**** Extracted data ****
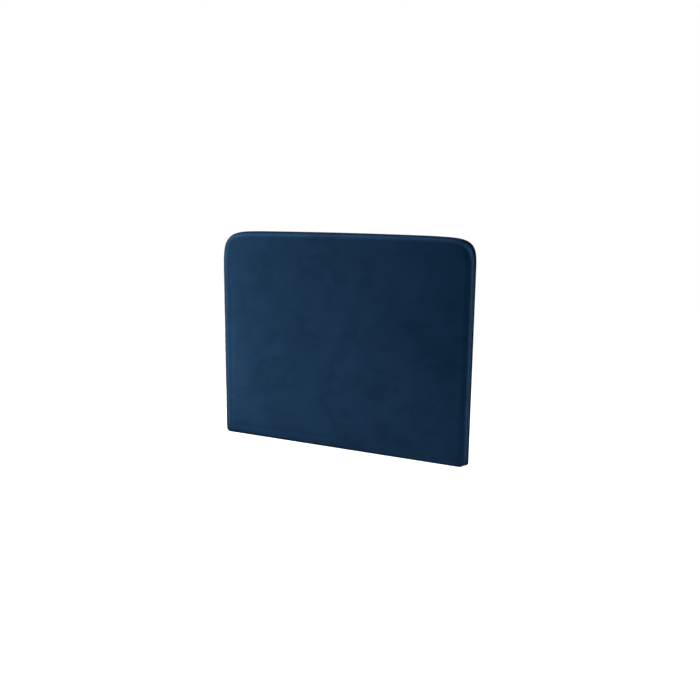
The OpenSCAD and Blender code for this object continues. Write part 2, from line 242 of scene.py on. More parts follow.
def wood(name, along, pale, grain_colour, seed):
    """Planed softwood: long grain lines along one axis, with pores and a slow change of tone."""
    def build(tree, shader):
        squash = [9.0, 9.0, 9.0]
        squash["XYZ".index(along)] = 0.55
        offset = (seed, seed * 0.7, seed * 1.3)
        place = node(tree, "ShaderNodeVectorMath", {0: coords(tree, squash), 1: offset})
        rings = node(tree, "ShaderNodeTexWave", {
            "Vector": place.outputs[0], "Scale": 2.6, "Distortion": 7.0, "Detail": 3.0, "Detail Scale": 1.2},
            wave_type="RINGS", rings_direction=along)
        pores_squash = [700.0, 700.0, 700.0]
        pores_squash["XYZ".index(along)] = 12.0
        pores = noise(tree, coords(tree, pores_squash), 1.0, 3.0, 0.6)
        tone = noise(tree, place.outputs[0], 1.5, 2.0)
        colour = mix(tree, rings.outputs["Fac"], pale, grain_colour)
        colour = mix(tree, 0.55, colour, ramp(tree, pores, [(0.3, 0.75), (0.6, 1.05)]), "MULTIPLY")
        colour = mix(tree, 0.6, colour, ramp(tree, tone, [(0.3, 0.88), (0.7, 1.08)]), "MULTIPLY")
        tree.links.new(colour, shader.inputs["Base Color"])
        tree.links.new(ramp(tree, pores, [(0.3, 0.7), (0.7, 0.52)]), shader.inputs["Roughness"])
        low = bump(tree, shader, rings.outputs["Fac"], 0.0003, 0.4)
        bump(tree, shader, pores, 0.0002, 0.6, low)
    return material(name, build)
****
**** Extracted data ****
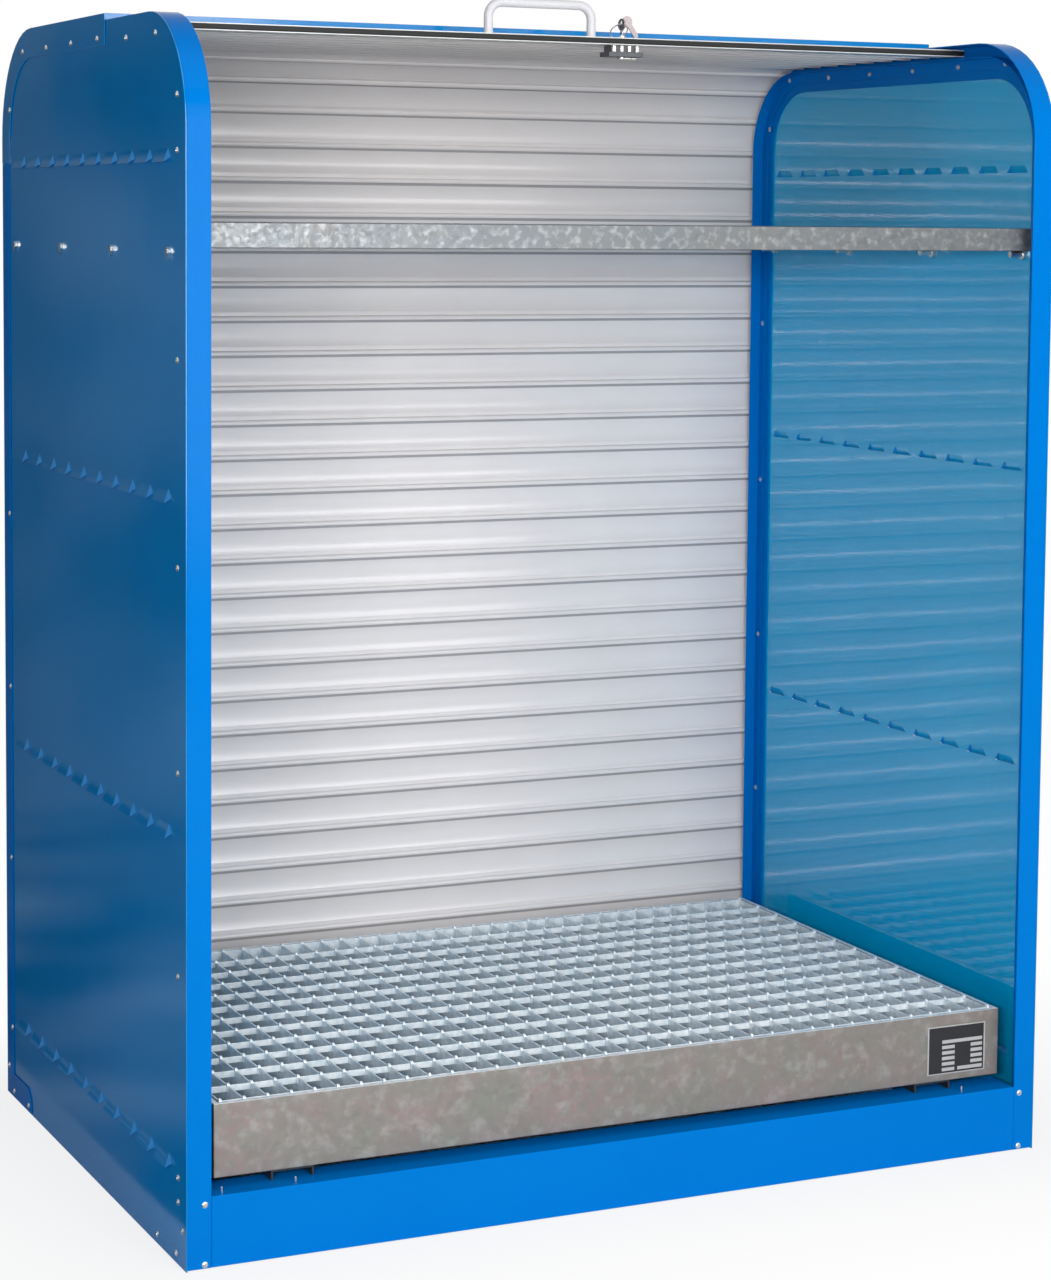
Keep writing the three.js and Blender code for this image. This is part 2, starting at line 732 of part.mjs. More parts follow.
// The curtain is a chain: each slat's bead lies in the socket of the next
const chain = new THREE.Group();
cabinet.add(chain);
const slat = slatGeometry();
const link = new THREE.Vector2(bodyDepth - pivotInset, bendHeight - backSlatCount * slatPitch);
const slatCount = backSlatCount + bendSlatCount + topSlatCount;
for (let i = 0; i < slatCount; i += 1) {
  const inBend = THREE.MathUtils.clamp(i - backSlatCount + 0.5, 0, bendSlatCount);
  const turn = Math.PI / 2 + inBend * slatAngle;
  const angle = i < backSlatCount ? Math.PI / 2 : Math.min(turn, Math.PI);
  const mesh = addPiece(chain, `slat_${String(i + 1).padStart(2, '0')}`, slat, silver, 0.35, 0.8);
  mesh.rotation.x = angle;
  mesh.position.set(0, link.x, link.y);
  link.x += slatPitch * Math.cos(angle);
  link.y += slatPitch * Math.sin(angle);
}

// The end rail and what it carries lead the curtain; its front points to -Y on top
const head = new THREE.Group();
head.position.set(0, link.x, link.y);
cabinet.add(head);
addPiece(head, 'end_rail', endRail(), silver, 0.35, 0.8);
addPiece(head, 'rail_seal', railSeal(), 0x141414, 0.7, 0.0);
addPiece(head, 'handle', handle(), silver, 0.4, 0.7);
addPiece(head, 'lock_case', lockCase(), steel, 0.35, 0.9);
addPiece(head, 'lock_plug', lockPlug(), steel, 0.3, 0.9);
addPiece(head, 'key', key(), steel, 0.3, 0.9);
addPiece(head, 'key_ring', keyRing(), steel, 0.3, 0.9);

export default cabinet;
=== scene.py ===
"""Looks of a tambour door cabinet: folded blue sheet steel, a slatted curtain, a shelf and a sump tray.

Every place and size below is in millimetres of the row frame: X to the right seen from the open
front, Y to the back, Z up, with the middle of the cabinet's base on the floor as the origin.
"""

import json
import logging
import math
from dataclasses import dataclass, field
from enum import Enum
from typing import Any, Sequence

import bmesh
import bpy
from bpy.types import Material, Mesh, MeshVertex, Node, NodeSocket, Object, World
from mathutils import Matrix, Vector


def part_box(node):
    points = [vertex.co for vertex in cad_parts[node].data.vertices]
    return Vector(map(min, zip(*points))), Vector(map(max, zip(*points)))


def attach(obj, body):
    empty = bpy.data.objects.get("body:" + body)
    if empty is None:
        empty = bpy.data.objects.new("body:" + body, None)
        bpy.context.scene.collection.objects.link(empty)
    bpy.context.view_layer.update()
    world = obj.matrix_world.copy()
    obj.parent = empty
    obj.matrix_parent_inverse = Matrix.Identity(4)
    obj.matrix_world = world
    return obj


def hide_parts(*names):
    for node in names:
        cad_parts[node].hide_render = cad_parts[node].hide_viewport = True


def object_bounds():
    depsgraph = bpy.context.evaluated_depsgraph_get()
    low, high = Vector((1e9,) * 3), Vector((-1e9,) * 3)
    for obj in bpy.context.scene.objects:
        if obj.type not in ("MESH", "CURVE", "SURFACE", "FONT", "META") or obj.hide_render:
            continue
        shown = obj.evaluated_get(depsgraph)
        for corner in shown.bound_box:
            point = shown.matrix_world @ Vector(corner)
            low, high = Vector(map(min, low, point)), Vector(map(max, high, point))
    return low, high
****
Extract the lines from the line with "to -Y on top" to the line with "shown = obj.evaluated_get(depsgraph)", inclusive, reproducing them exactly and leaving out every other line.

// The end rail and what it carries lead the curtain; its front points to -Y on top
const head = new THREE.Group();
head.position.set(0, link.x, link.y);
cabinet.add(head);
addPiece(head, 'end_rail', endRail(), silver, 0.35, 0.8);
addPiece(head, 'rail_seal', railSeal(), 0x141414, 0.7, 0.0);
addPiece(head, 'handle', handle(), silver, 0.4, 0.7);
addPiece(head, 'lock_case', lockCase(), steel, 0.35, 0.9);
addPiece(head, 'lock_plug', lockPlug(), steel, 0.3, 0.9);
addPiece(head, 'key', key(), steel, 0.3, 0.9);
addPiece(head, 'key_ring', keyRing(), steel, 0.3, 0.9);

export default cabinet;
=== scene.py ===
"""Looks of a tambour door cabinet: folded blue sheet steel, a slatted curtain, a shelf and a sump tray.

Every place and size below is in millimetres of the row frame: X to the right seen from the open
front, Y to the back, Z up, with the middle of the cabinet's base on the floor as the origin.
"""

import json
import logging
import math
from dataclasses import dataclass, field
from enum import Enum
from typing import Any, Sequence

import bmesh
import bpy
from bpy.types import Material, Mesh, MeshVertex, Node, NodeSocket, Object, World
from mathutils import Matrix, Vector


def part_box(node):
    points = [vertex.co for vertex in cad_parts[node].data.vertices]
    return Vector(map(min, zip(*points))), Vector(map(max, zip(*points)))


def attach(obj, body):
    empty = bpy.data.objects.get("body:" + body)
    if empty is None:
        empty = bpy.data.objects.new("body:" + body, None)
        bpy.context.scene.collection.objects.link(empty)
    bpy.context.view_layer.update()
    world = obj.matrix_world.copy()
    obj.parent = empty
    obj.matrix_parent_inverse = Matrix.Identity(4)
    obj.matrix_world = world
    return obj


def hide_parts(*names):
    for node in names:
        cad_parts[node].hide_render = cad_parts[node].hide_viewport = True


def object_bounds():
    depsgraph = bpy.context.evaluated_depsgraph_get()
    low, high = Vector((1e9,) * 3), Vector((-1e9,) * 3)
    for obj in bpy.context.scene.objects:
        if obj.type not in ("MESH", "CURVE", "SURFACE", "FONT", "META") or obj.hide_render:
            continue
        shown = obj.evaluated_get(depsgraph)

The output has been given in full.